The second thing this latest controversy reveals is that, like charity, censorship begins at home. After the massacre, too many commentators internationalized the crisis of free speech, presenting its demise as something brought about by an alien strain, in this case Islamists with guns. But the offence-taking culture is awesomely powerful within Europe itself, in our capitals, our academies, political circles, and everywhere.

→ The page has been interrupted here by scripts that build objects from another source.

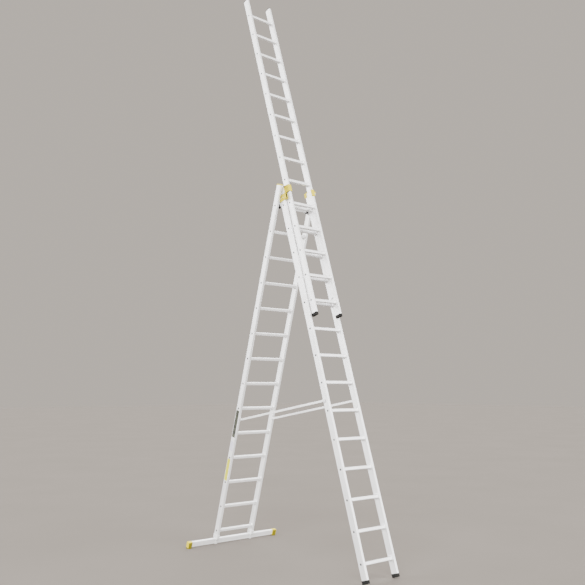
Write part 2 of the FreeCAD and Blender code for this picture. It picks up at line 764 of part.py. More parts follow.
def stabiliser_cap():
    """Moulded cap over the crossbar's end with a rim round its rubber pad."""
    end = stabiliser_length / 2
    start = end - end_cap_length
    depth = stabiliser_depth / 2
    wall = end_cap_wall
    shell = box(start, end, -depth - wall, depth + wall, stabiliser_low - wall, stabiliser_top + wall)
    brow = box(start, end, -depth - wall - end_cap_rim, -depth, stabiliser_top + wall - end_cap_top,
               stabiliser_top + wall)
    cheek = box(end - end_cap_rim, end, -depth - wall - end_cap_rim, -depth, stabiliser_low - wall,
                stabiliser_top + wall)
    void = box(start - 1, end - wall, -depth, depth, stabiliser_low, stabiliser_top)
    return fused([shell, brow, cheek]).cut(void)


def stabiliser_pad():
    """Rubber pad on the cap's front and underside, cut level with the floor."""
    end = stabiliser_length / 2
    face = stabiliser_depth / 2 + end_cap_wall
    low = stabiliser_low - end_cap_wall
    thick = end_cap_rim
    x0 = end - end_cap_length + thick
    x1 = end - thick
    front = box(x0, x1, -face - thick, -face, low, stabiliser_top + end_cap_wall - end_cap_top)
    sole = box(x0, x1, -face - thick, face, low - stabiliser_height, low)
    pad = fused([front, sole])
    floor = box(x0 - 1, x1 + 1, -stile_depth, stile_depth, -stabiliser_height, 0)
    under = rear_frame.inverse()
    spot = rear_frame.multVec(Vector(0, 0, low))
    floor.translate(Vector(0, spot.y, 0))
    floor.Placement = under * floor.Placement
    return pad.cut(floor)


# ------------------------------------------------------------------ whole ladder
def rear_section():
    """Nodes of the rear section."""
    wall = stile_wall
    holes = [along_x(rivet_radius, rear_inner - 1, rear_inner + wall + 1, y, z) for y, z in tab_rivets()]
    holes.append(along_x(bolt_radius, rear_inner - 1, rear_outer + 1, 0, stile_bolt_z()))
    side = stile(rear_inner, lowest_rear).cut(holes)
    return {
        "rear_stile_right": [side], "rear_stile_left": [mirrored(side)],
        "rear_rungs": rungs(rear_inner), "rear_rung_collars": rung_collars(rear_inner),
        "rear_rung_plugs": rung_plugs(rear_inner), "rear_rung_bolts": rung_bolts(rear_inner),
        "hinge_bushes": on_both_sides(hinge_bush()),
        "stabiliser_bar": [stabiliser_bar()],
        "stabiliser_bolts": saddle_bolts(), "stabiliser_nuts": saddle_nuts(),
        "spreader_bracket_rivets": bracket_rivet_set(), "spreader_pivot_hardware": pivot_hardware(),
        **handed("rear_top_cap", end_cap(rear_inner, rear_cap_lip, rear_cap_height)),
        **handed("stabiliser_saddle", saddle()),
        **handed("stabiliser_end_cap", stabiliser_cap()),
        **handed("stabiliser_pad", stabiliser_pad()),
        **handed("spreader_bracket", pivot_bracket()),
    }


def middle_section():
    """Nodes of the middle section."""
    wall = stile_wall
    centre = (claw_inner + claw_outer) / 2
    holes = guide_rivet_holes() + block_rivet_holes()
    holes += [along_y(rivet_radius, half_depth - wall - 1, half_depth + 1, centre, z)
              for z in claw_rivet_heights()]
    holes.append(along_x(stud_radius, middle_outer - wall - 1, middle_outer + 1, stud_back, -stud_drop))
    side = stile(middle_inner, lowest_front).cut(holes)
    return {
        "middle_stile_right": [side], "middle_stile_left": [mirrored(side)],
        "middle_rungs": rungs(middle_inner), "middle_rung_collars": rung_collars(middle_inner),
        "middle_rung_plugs": rung_plugs(middle_inner), "middle_rung_bolts": rung_bolts(middle_inner),
        "hinge_claw_rivets": claw_rivets(), "guide_rivets": guide_rivets(),
        "spreader_studs": on_both_sides(spreader_stud()),
        **handed("middle_foot", rubber_foot(middle_inner)),
        **handed("hinge_claw", hinge_claw()),
        **handed("guide_head", guide_head()),
        **handed("guide_block", guide_block()),
        **handed("guide_clamp", clamp_plate()),
        **handed("stile_hood", stile_hood()),
    }


def top_section():
    """Nodes of the top section."""
    hole = along_x(lock_pivot_radius, top_inner - 1, top_inner + stile_wall + 1, lock_pivot_back, lock_z)
    side = stile(top_inner, lowest_front).cut(hole)
    return {
        "top_stile_right": [side], "top_stile_left": [mirrored(side)],
        "top_rungs": rungs(top_inner), "top_rung_collars": rung_collars(top_inner),
        "top_rung_plugs": rung_plugs(top_inner), "top_rung_bolts": rung_bolts(top_inner),
        "lock_pivots": on_both_sides(lock_pivot()), "lock_springs": on_both_sides(lock_spring()),
        **handed("top_foot", rubber_foot(top_inner)),
        **handed("top_end_cap", end_cap(top_inner, 0, top_cap_height)),
        **handed("rung_lock", rung_lock()),
    }


def handed(name, shape):
    """Right-hand and left-hand nodes of one piece."""
    return {name + "_right": [shape], name + "_left": [mirrored(shape)]}


def placed(nodes, frame):
    """Nodes as compounds, in the ladder's frame."""
    result = {}
    for name, solids in nodes.items():
        moved_solids = []
        for solid in solids:
            copy = solid.copy()
            copy.Placement = frame * copy.Placement
            moved_solids.append(copy)
        result[name] = moved_solids[0] if len(moved_solids) == 1 else Part.makeCompound(moved_solids)
    return result


def ladder():
    """Every node in place, the ladder centred on its footprint."""
    nodes = placed(rear_section(), rear_frame)
    nodes.update(placed(middle_section(), middle_frame))
    nodes.update(placed(top_section(), top_frame))
    nodes.update(placed(handed("spreader_bar", spreader_bar()), bar_frame()))
    boxes = [shape.BoundBox for shape in nodes.values()]
    shift = -(min(b.YMin for b in boxes) + max(b.YMax for b in boxes)) / 2
    for shape in nodes.values():
        shape.translate(Vector(0, shift, 0))
    return nodes, shift


def main():
    """Write one STEP file per node and print the places that the joints need."""
    nodes, shift = ladder()
    os.makedirs("parts", exist_ok=True)
    for name, shape in nodes.items():
        shape.exportStep("parts/" + name + ".step")
    pivot, stud = bar_points()
    centre = Vector(0, shift, 0)
    lock = top_frame.multVec(Vector(lock_inner, lock_pivot_back, lock_z))
    print("nodes", len(nodes))
    print("fold axis", hinge_point + centre, "fold", front_lean + rear_lean)
    print("bar pivot", pivot + centre, "stud", stud + centre, "swing", bar_swing())
    print("lock pivot", lock + centre)
    print("middle origin", middle_frame.Base + centre)
    print("top origin", top_frame.Base + centre)


main()
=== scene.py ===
import json
import math

import bpy
import numpy as np
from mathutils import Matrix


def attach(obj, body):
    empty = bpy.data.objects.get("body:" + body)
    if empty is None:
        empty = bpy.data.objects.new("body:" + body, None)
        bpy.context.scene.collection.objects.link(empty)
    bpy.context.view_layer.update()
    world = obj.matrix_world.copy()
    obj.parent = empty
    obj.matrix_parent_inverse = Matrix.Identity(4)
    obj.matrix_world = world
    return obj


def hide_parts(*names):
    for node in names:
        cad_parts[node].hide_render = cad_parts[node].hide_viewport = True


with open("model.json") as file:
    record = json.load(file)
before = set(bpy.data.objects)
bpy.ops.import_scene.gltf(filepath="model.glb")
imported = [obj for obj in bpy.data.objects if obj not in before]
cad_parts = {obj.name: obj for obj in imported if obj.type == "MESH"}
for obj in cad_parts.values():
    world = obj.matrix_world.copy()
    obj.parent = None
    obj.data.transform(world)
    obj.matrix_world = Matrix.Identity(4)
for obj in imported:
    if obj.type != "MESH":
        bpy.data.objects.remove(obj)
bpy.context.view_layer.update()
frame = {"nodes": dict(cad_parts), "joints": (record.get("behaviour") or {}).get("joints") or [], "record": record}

# ------------------------------------------------------------------ sizes, metres and radians
joints = {j["name"]: j for j in frame["joints"]}
fold_axis = np.array(joints["fold"]["pos_m"])
slide_way = np.array(joints["top_slide"]["axis"])
bar_pivot = np.array(joints["right_bar_swing"]["pos_m"])
front_lean = math.atan2(slide_way[1], slide_way[2])
rear_lean = math.radians(joints["fold"]["range_deg"][1]) - front_lean

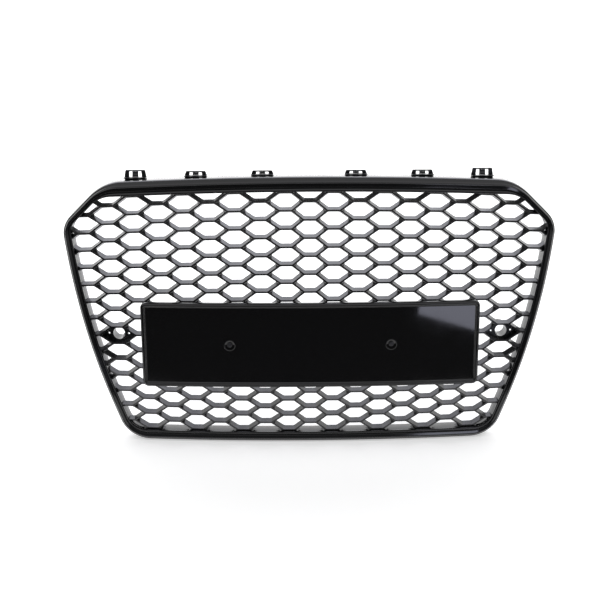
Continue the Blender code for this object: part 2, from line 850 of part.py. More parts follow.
def prism(name, outline, front, back, collection=None):
    """A closed outline of (x, z) points, extruded along Y."""
    bm = bmesh.new()
    rings = [[bm.verts.new((x, y, z)) for x, z in outline] for y in (front, back)]
    for ring in rings:
        bm.faces.new(ring)
    for k in range(len(outline)):
        m = (k + 1) % len(outline)
        bm.faces.new((rings[0][k], rings[0][m], rings[1][m], rings[1][k]))
    return add_object(name, bm, collection)


def make_clip(number, x, height, material):
    """An upright frame with a window, on a foot that lies on the skirt."""
    base = clip_foot_height(x)
    top = top_edge(0.0) + height
    front = clip_back(x)
    low = base - 9.0
    trapezoid = [
        (x - CLIP_BASE / 2, low),
        (x + CLIP_BASE / 2, low),
        (x + CLIP_BASE / 2, base + 1.0),
        (x + CLIP_TOP / 2 + 1.2, top - 1.2),
        (x + CLIP_TOP / 2, top),
        (x - CLIP_TOP / 2, top),
        (x - CLIP_TOP / 2 - 1.2, top - 1.2),
        (x - CLIP_BASE / 2, base + 1.0),
    ]
    clip = prism(f"top_clip_{number}", trapezoid, front, front + CLIP_WALL)
    foot = [
        (x - CLIP_BASE / 2, base),
        (x + CLIP_BASE / 2, base),
        (x + CLIP_BASE / 2, base + CLIP_FOOT_WALL),
        (x - CLIP_BASE / 2, base + CLIP_FOOT_WALL),
    ]
    foot = prism("clip_foot", foot, front - CLIP_FOOT, front + CLIP_WALL * 0.5, CUTTERS)
    boolean(clip, foot, "UNION")
    half = CLIP_WINDOW / 2
    window = [
        (x - half - 0.6, base + CLIP_FOOT_WALL),
        (x + half + 0.6, base + CLIP_FOOT_WALL),
        (x + half, top - CLIP_BAR),
        (x - half, top - CLIP_BAR),
    ]
    boolean(clip, prism("clip_window", window, front - 3, front + 6, CUTTERS), "DIFFERENCE")
    return finish(clip, material)


def make_tongue(number, x, height, material):
    """A thin sprung tongue that hangs in the clip's window from its upper bar."""
    base = clip_foot_height(x) + CLIP_FOOT_WALL
    top = top_edge(0.0) + height - CLIP_BAR - GAP
    front = clip_back(x)
    drop = top - base - 0.5
    profile = [
        (0.5, 0.0),
        (0.5 + TONGUE_WALL, 0.0),
        (0.2 + TONGUE_WALL, -drop * 0.45),
        (TONGUE_WALL - 0.7, -drop),
        (-1.6, -drop),
        (-1.6, -drop * 0.72),
        (0.2, -drop * 0.4),
    ]
    bm = bmesh.new()
    rings = [
        [bm.verts.new((side * TONGUE_WIDTH / 2, y - 0.5 - TONGUE_WALL / 2, z)) for y, z in profile]
        for side in (-1, 1)
    ]
    for ring in rings:
        bm.faces.new(ring)
    for k in range(len(profile)):
        m = (k + 1) % len(profile)
        bm.faces.new((rings[0][k], rings[0][m], rings[1][m], rings[1][k]))
    tongue = add_object(f"clip_tongue_{number}", bm)
    for vertex in tongue.data.vertices:
        vertex.co.z -= ROW_ZERO_Z * MM
    tongue.location = (x * MM, (front + 0.5 + TONGUE_WALL / 2) * MM, (top + ROW_ZERO_Z) * MM)
    return finish(tongue, material)


def main():
    gloss = plastic("gloss_black_abs")
    satin = plastic("satin_black_abs", (0.02, 0.02, 0.022, 1.0), 0.35)
    steel = plastic("black_zinc_screw", (0.03, 0.03, 0.032, 1.0), 0.35, 0.9)
    make_surround(gloss)
    make_insert(gloss)
    make_carrier(gloss)
    make_screws(steel)
    for side, word in ((-1, "left"), (1, "right")):
        make_sensor_holder(f"sensor_holder_{word}", side, gloss)
        make_sensor_latch(f"sensor_latch_{word}", side, satin)
    for number, (x, height) in enumerate(CLIPS, start=1):
        make_clip(number, x, height, satin)
        make_tongue(number, x, height, satin)


main()
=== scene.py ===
# %% [markdown]
# # A honeycomb front grille, dressed for the studio
#
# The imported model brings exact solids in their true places. This lesson gives them their finished
# surfaces: smooth glossy mouldings, a mesh whose ribs have soft noses, screws with cross recesses
# and a small studio round them. Lengths of the grille are in millimetres until a mesh is made, and
# lengths of the studio are in metres.

# %% Load the frame
import math

import bpy
import numpy as np
from mathutils import Matrix, Vector


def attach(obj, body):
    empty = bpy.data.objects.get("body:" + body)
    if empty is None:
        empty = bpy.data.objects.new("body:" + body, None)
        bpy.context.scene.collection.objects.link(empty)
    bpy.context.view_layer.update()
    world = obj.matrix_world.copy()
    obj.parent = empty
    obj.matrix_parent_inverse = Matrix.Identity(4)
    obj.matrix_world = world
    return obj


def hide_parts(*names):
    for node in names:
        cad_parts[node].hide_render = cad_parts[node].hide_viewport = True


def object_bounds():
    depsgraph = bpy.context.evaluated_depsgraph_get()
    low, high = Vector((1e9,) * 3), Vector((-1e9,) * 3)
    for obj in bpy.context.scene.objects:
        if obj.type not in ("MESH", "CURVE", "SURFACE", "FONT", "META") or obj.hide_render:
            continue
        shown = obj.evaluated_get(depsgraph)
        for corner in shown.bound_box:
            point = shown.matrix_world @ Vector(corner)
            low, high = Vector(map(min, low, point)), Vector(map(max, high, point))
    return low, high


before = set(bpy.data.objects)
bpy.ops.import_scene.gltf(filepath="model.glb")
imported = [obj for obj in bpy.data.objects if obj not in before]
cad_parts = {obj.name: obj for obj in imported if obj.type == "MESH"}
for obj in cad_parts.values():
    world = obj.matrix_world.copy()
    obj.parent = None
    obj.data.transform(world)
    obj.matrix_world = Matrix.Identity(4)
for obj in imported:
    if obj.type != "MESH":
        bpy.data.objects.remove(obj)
cad_box = [list(corner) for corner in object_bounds()]
MM = 0.001
print("nodes:", len(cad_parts), "box:", cad_box)

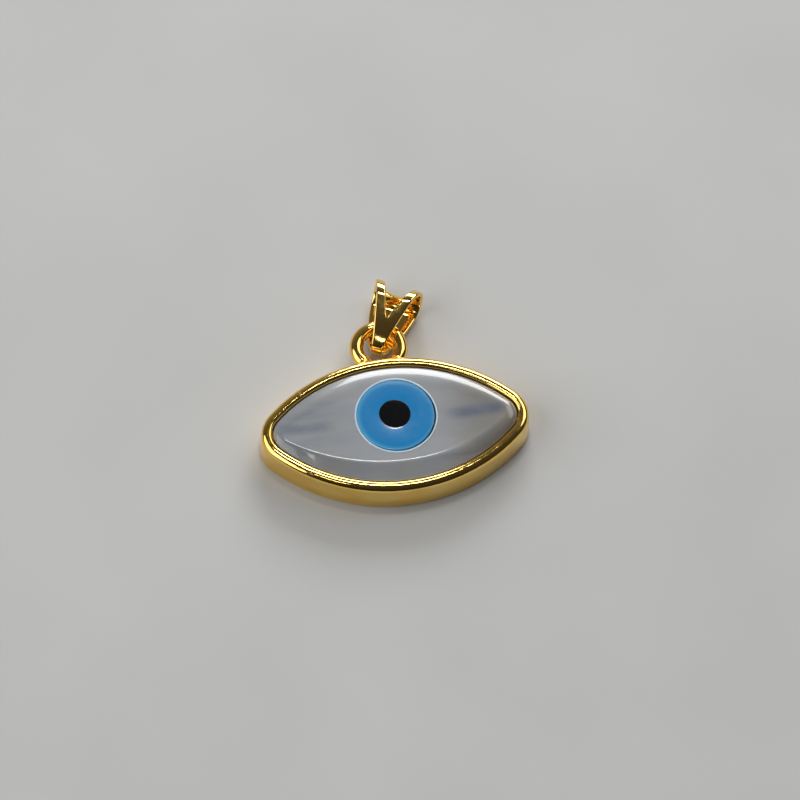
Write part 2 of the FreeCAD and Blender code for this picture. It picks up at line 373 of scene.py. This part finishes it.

Indeed, it's worth remembering that before Charlie Hebdo was shot up, it had already been taken to court by people offended by its rabble-rousing—because France, like every other European country, has actual laws against being overly offensive about religious groups. It had also been upbraided by, among others, President Obama. The Western culture of "You Can't Say That!" had found Charlie Hebdo guilty of crimes against politically correct sensibilities long before those killers summarily executed its staff for speech crimes against Muhammad. Having been brought up on a continent that chastises gratuitous offensiveness against Islam and other ideologies, those killers can be seen as the armed wing of the offence-taking lobby.
Charlie Hebdo, and others, will get flak so long as Western society values individuals' and group self-esteem over freedom of speech. It's this homegrown warped priority that we need to fix. Say it loud, say it clear: Je Suis Charlie, whether it's punching up, punching down, ridiculing Muhammad, upsetting the right-on, or whatever.